There are a lot of illogical things happening in A Touch of Class, from the possibility of adding and subtracting people mere hours before a flight, to the incongruence of choosing your own seat on a plane, to give a customer a defective car just to get rid of them, changing rooms several times (or going back to it) as if the hotel is empty, the all-important shifting of “bedsides” only to remain on the original in subsequent nights— just to mention a few.

I get these and other things happen to make A Touch of Class a comedy.

Nonetheless, suspension of disbelief can only go so far before it becomes a distraction. Also, I don’t mind it, but the depiction of the one gay character working with Vickie (and probably another one working with Steve) would have today’s keyboard warriors in arms. It wasn’t insulting, just heavy-handed enough to be noticeable.

Funny thing here is, I can relate to Steve so much is not even funny.

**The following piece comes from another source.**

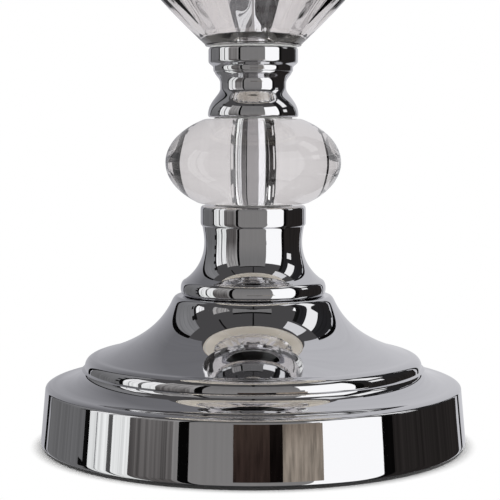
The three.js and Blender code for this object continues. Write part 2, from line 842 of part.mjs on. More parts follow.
// Materials
const chrome = new THREE.MeshStandardMaterial({ color: 0xc9c9cc, metalness: 1, roughness: 0.04 });
const steel = new THREE.MeshStandardMaterial({ color: 0x9a9a9c, metalness: 1, roughness: 0.35 });
const castIron = new THREE.MeshStandardMaterial({ color: 0x2e2e30, metalness: 0.4, roughness: 0.8 });
const brass = new THREE.MeshStandardMaterial({ color: 0xb8964a, metalness: 1, roughness: 0.3 });
const glass = new THREE.MeshStandardMaterial({ color: 0xf2f3f2, roughness: 0.02 });
glass.transparent = true;
glass.opacity = 0.35;
const clearPlastic = new THREE.MeshStandardMaterial({ color: 0xdadada, roughness: 0.3 });
const blackFelt = new THREE.MeshStandardMaterial({ color: 0x131313, roughness: 0.95 });
const blackPlastic = new THREE.MeshStandardMaterial({ color: 0x1a1a1b, roughness: 0.45 });
const porcelain = new THREE.MeshStandardMaterial({ color: 0xefece4, roughness: 0.3 });
const opal = new THREE.MeshStandardMaterial({ color: 0xf7f5ee, roughness: 0.4 });
const aluminium = new THREE.MeshStandardMaterial({ color: 0xb9babd, metalness: 1, roughness: 0.3 });
const linen = new THREE.MeshStandardMaterial({ color: 0xefe7da, roughness: 0.9 });
const whitePaint = new THREE.MeshStandardMaterial({ color: 0xeceae6, roughness: 0.5 });

const lamp = new THREE.Group();

function add(group, name, geometry, material) {
  const mesh = new THREE.Mesh(geometry, material);
  mesh.name = name;
  group.add(mesh);
}

// Foot
const foot = new THREE.Group();
add(foot, "foot_pad", footPad(), blackFelt);
add(foot, "base_shell", baseShell(), chrome);
add(foot, "cast_weight", castWeight(), castIron);
add(foot, "cord_bushing", cordBushing(), blackPlastic);
add(foot, "bottom_nut", hexNut(bottomNutFoot), steel);
add(foot, "bottom_washer", ring(boreRadius, washerRadius, washerFoot, pocketTop), steel);

// Stem
const stem = new THREE.Group();
const rodFoot = bottomNutFoot + rodPastNut;
const rodTop = topNutTop + rodPastNut;
add(stem, "threaded_rod", ring(rodBore, rodRadius, rodFoot, rodTop), steel);
add(stem, "lower_neck", lowerNeck(), chrome);
add(stem, "ball_washer_lower", ballWasher(neckTop), clearPlastic);
add(stem, "glass_ball", glassBall(), glass);
add(stem, "ball_sleeve", ballSleeve(), chrome);
add(stem, "ball_washer_upper", ballWasher(ballTop), clearPlastic);
add(stem, "upper_neck", upperNeck(), chrome);
add(stem, "urn_washer_lower", urnFootWasher(), clearPlastic);
add(stem, "glass_urn", glassUrn(), glass);
add(stem, "urn_sleeve", urnSleeve(), chrome);
add(stem, "urn_washer_upper", urnNeckWasher(), clearPlastic);
add(stem, "urn_cap", urnCap(), chrome);
add(stem, "neck_spacer", neckSpacer(), chrome);

// Lampholder
const holder = new THREE.Group();
add(holder, "top_nut", hexNut(topNutFoot), steel);
add(holder, "holder_cup", holderCup(), chrome);
add(holder, "holder_tube", holderTube(), chrome);
add(holder, "switch_body", switchBody(), blackPlastic);
add(holder, "porcelain_core", porcelainCore(), porcelain);
add(holder, "terminal_screw_front", terminalScrew(-1), brass);
add(holder, "terminal_screw_back", terminalScrew(1), brass);
add(holder, "insulating_sleeve", insulatingSleeve(), porcelain);
add(holder, "screw_shell", screwShell(), brass);
add(holder, "centre_contact", centreContact(), brass);
add(holder, "switch_spindle", switchSpindle(), brass);
add(holder, "switch_knob", switchKnob(), blackPlastic);

// Bulb
const bulb = new THREE.Group();
add(bulb, "bulb_tip", bulbTip(), steel);
add(bulb, "bulb_insulator", bulbInsulator(), blackPlastic);
add(bulb, "bulb_cap", bulbCap(), aluminium);
add(bulb, "bulb_glass", bulbGlass(), opal);

// Shade
const shade = new THREE.Group();
const hoopInset = frameWire + RUNNING_GAP;
add(shade, "shade_ring_lower", shadeRing(lowerRingFoot), blackPlastic);
add(shade, "shade_ring_upper", shadeRing(upperRingFoot), blackPlastic);
add(shade, "shade_fitter", fitterRing(), whitePaint);
for (let i = 0; i < armCount; i += 1) {
  add(shade, `shade_arm_${i + 1}`, shadeArm(Math.PI / 2 + (2 * Math.PI * i) / armCount), whitePaint);
}
add(shade, "shade_hoop_lower", shadeHoop(shadeFoot + hoopInset), whitePaint);
add(shade, "shade_hoop_upper", shadeHoop(shadeTop - hoopInset), whitePaint);
add(shade, "shade_skin", shadeSkin(), linen);
add(shade, "shade_trim_lower", shadeTrim(shadeFoot), linen);
add(shade, "shade_trim_upper", shadeTrim(shadeTop - trimWidth), linen);

lamp.add(foot, stem, holder, bulb, shade);

export default lamp;
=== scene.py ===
import bisect
import math

import bmesh
import bpy
from mathutils import Matrix, Vector, noise
from mathutils.geometry import interpolate_bezier, intersect_point_line


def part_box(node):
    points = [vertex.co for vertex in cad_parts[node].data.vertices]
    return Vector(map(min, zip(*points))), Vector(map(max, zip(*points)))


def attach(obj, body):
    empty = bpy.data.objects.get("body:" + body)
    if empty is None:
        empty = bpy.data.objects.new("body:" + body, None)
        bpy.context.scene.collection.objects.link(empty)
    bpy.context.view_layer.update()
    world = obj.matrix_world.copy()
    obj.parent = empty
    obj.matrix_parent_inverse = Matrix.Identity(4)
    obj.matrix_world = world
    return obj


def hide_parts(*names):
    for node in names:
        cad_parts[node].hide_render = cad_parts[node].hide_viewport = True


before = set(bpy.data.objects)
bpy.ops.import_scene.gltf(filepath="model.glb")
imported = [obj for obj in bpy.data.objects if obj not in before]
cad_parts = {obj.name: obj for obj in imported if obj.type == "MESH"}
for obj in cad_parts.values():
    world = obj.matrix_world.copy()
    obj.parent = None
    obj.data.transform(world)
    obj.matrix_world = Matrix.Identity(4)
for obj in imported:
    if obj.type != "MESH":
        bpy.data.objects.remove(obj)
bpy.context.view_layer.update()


# Foot pad. A disc of dense black felt, die cut a little smaller than the foot's rolled edge and
# glued under it, so that the lamp doesn't scratch the table. Its cut edge is slightly furry.
MM = 0.001


def straight(outline, end, hold=0.3):
    """Carries an outline of (radius, height) points, in mm, straight on. A point held near each end
    keeps the shading flat between them."""
    start, end = Vector(outline[-1]), Vector(end)
    step = (end - start).normalized() * hold
    if (end - start).length > 3 * hold:
        outline += [tuple(start + step), tuple(end - step)]
    outline.append(tuple(end))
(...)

I was an insurer and certainly promiscuous. But I can also absolutely relate to Vickie, not because I’m divorced from an Italian gentleman but due to her caustic pragmatism. I also went to a different country with total strangers more than once, hoping for the best. It was a gamble to do that in 1973, and it’s still a gamble in this century. Vickie and I could have ended up chopped off and buried in some foreign land just because we are the adventurous type.

That’d have been a whole ‘nother movie and headstone inscription.

Still, A Touch of Class feels current in its themes and situations, especially nowadays with the hook-up culture being the topical norm, not the exception. Nevertheless, the film’s true genius is its final act and the unexpected denouement. A climax very few directors will have the cojones to choose today. Is this a decent comedy? Yes. Is this a nice love story? Heck Yes. Do I recommend it? I certainly do.

I’m going to give this movie 8 out of 10. Steve was a bit childish, but I love an acid queen and Vickie was the embodiment of that.